Inside Track: Philip O’Connor, founder, Seymours Fine Foods

Artisan food producer takes the biscuit in west Cork

Philip O’Connor: “Running your own business is a 24/7 process and this has certainly impacted on my personal life. It’s a mix of regrets and elation when things go well.”

Philip O’Connor: “Running your own business is a 24/7 process and this has certainly impacted on my personal life. It’s a mix of regrets and elation when things go well.”

 

Seymours Fine Foods is an artisan biscuit company producing sweet and savoury shortbread biscuits in Bandon, West Cork.


What is special about your business?
We produce handmade biscuits using fresh butter from our nearby creamery. Our farm supplies the milk to make this butter, making our biscuits unique in this regard.


What sets your products apart in your sector?
The purity of our ingredients and our baking method. We mix, level the dough out, and cut by hand because we believe it produces a better biscuit.


What has been your biggest challenge?
Having invested in a new bakery in 2008, the subsequent downturn affected business severely. Keeping the ends meeting was very difficult. Thankfully, last year was a turning point and my belief in the business has been restored.


What has been your biggest success?
Probably surviving five years in business but also getting our product listed by Dean & De Luca, the gourmet food shop in New York, and breaking into the German market. We’re having our best year to date and I think we may be seeing the early signs of a recovery.


What key piece of advice would you give to someone starting a food business?
At the beginning, I co-shared production with an established bakery to test the market. Keeping the overheads as low as possible in the early days gives you flexibility to focus on the product and market introduction. Call and visit as many producers as possible, seeking information on production and suppliers. Food producers are a community with a willingness to give good guidance.


Who do you admire most in business and why?
I admired the way Willie Walsh turned around Aer Lingus a number of years ago. It was very impressive, especially in the face of intense competition and entrenched vested interests. But anybody who creates something from nothing and puts their reputation on the line earns my admiration.

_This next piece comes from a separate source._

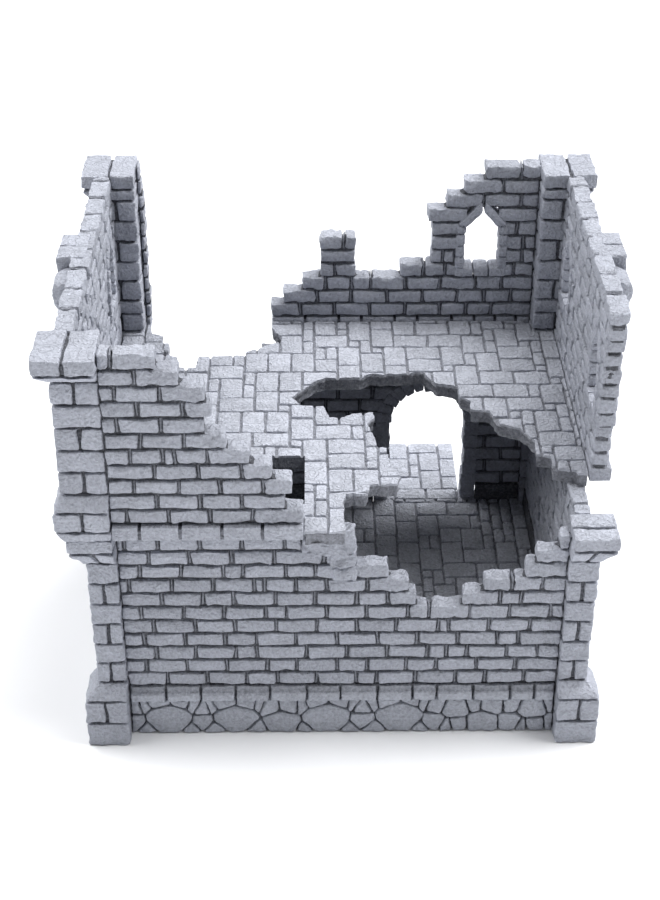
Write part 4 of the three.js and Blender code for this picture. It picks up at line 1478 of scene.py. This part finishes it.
bracket = dict(rings=14, across=9, waviness=0.3, waveSize=2.4, swell=0.7)
for side, sideX in sides.items():
    low, high = nodeBox(f"bracket_{side}")
    wallSide = min(low[0], high[0], key=abs)
    reach = abs(max(low[0], high[0], key=abs) - wallSide) - 0.35
    points, faces = [], []
    for k in range(bracket["rings"] + 1):
        t = k / bracket["rings"]
        z = high[2] - 0.25 - (high[2] - low[2] - 0.4) * t
        out = reach * math.sin(math.pi * min(1, 0.25 + 0.75 * t)) ** bracket["swell"]
        for j in range(bracket["across"] + 1):
            s = j / bracket["across"]
            y = low[1] + 0.2 + (high[1] - low[1] - 0.4) * s
            edge = min(1.0, 6 * min(s, 1 - s) + 0.55) * min(1.0, 5 * min(t, 1 - t) + 0.6)
            points.append(wavered((wallSide + sideX * max(0.5, out * edge), y, z),
                                  bracket["waviness"], bracket["waveSize"], 9 + sideX))
    row = bracket["across"] + 1
    count = len(points)
    points += [Vector((wallSide, p[1], p[2])) for p in points]
    for k in range(bracket["rings"]):
        for j in range(bracket["across"]):
            a, b = k * row + j, k * row + j + 1
            faces.append((a, a + row, b + row, b))
            faces.append((count + b, count + b + row, count + a + row, count + a))
    border = [k * row for k in range(bracket["rings"] + 1)]
    border += [bracket["rings"] * row + j for j in range(1, row)]
    border += [k * row + row - 1 for k in range(bracket["rings"] - 1, -1, -1)]
    border += [j for j in range(row - 2, 0, -1)]
    for a, b in zip(border, border[1:] + border[:1]):
        faces.append((b, a, count + a, count + b))
    if sideX < 0:
        faces = [face[::-1] for face in faces]
    heap = newHeap()
    addShell(heap, points, faces)
    piece = makePiece(f"bracketStone{side.title()}", heap, "dressed_stone")
    finishPiece(piece, "upper_storey", [f"bracket_{side}"])
print("pilasters and brackets built")

# studio

studio = dict(
    floorSize=9.0, skyStrength=0.265, spread=52,
    softLights={"Left": (2.7, (-0.62, 0.28, 1.0)), "Right": (4.6, (0.58, 0.24, 1.0))})
backdrop = bpy.data.meshes.new("floor")
half = studio["floorSize"]
backdrop.from_pydata([(-half, -half, 0), (half, -half, 0), (half, half, 0), (-half, half, 0)], [],
                     [(0, 1, 2, 3)])
floor = bpy.data.objects.new("studioFloor", backdrop)
bpy.context.scene.collection.objects.link(floor)
white = bpy.data.materials.new("pale floor")
white.use_nodes = True
white.node_tree.nodes["Principled BSDF"].inputs["Base Color"].default_value = (0.88, 0.885, 0.895, 1)
white.node_tree.nodes["Principled BSDF"].inputs["Roughness"].default_value = 0.9
backdrop.materials.append(white)

world = bpy.data.worlds.new("studio light")
bpy.context.scene.world = world
world.use_nodes = True
world.node_tree.nodes["Background"].inputs["Color"].default_value = (0.97, 0.98, 1.0, 1)
world.node_tree.nodes["Background"].inputs["Strength"].default_value = studio["skyStrength"]

for side, (strength, origin) in studio["softLights"].items():
    lamp = bpy.data.lights.new(f"softLight{side}", "SUN")
    lamp.energy = strength
    lamp.angle = math.radians(studio["spread"])
    light = bpy.data.objects.new(f"softLight{side}", lamp)
    light.rotation_euler = Vector(origin).to_track_quat("Z", "Y").to_euler()
    bpy.context.scene.collection.objects.link(light)
bpy.context.scene.view_settings.view_transform = "Standard"

camera = dict(place=(-0.0080863, -0.4106439, 0.3401722), down=0.5898, yaw=0.0119, roll=-0.0024,
              lens=64.98)
lensData = bpy.data.cameras.new("camera")
lensData.lens = camera["lens"]
lensData.sensor_width = 36
lensData.clip_start = 0.01
eye = bpy.data.objects.new("camera", lensData)
turn = (Matrix.Rotation(-camera["yaw"], 4, "Z") @ Matrix.Rotation(math.pi / 2 - camera["down"], 4, "X")
        @ Matrix.Rotation(-camera["roll"], 4, "Z"))
eye.matrix_world = Matrix.Translation(camera["place"]) @ turn
bpy.context.scene.collection.objects.link(eye)
bpy.context.scene.camera = eye
print("studio set;", len(finished), "pieces,",
      sum(len(p.data.loop_triangles) or len(p.data.polygons) * 2 for p in finished), "triangles")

What two things could the Government do to help SMEs in the current environment?
Get local authorities to review parking policy as town and city centre retailers are under enormous pressures from larger out of town shopping centres with free parking. Potential customers are scared away by parking charges and a fear of fines. Also, they could do something about the cost base of doing business in Ireland. It’s still a problem. Energy, insurance, banking and legal costs and unreasonable rates are undermining competitiveness big time.
In your experience are the banks lending to SMEs currently?

I’ve had only minor financing requirements in recent times and I’ve been happy with the way my bank assisted. However, stricter scrutiny is certainly the order of the day. You hear anecdotally that people can’t secure financing, but it could be because of a poor business plan.


What’s the biggest mistake you‘ve made in business?
Overestimating sales at the beginning, which resulted in my having too much money tied up in packaging. It took me more than two years to get through it. Nevertheless, mistakes are going to happen so you learn and adapt.


What is the most frustrating part of running a small business?
Not having enough time and the personal life sacrifices, especially for the first five years. Running your own business is a 24/7 process and this has certainly impacted on my personal life. It‘s a mix of regrets and elation when things go well.


What’s your business worth and would you sell it?
I’ve worked very hard so, to me, it’s worth a lot. With new products on the way, I feel the best is yet to come – so no offers considered just yet!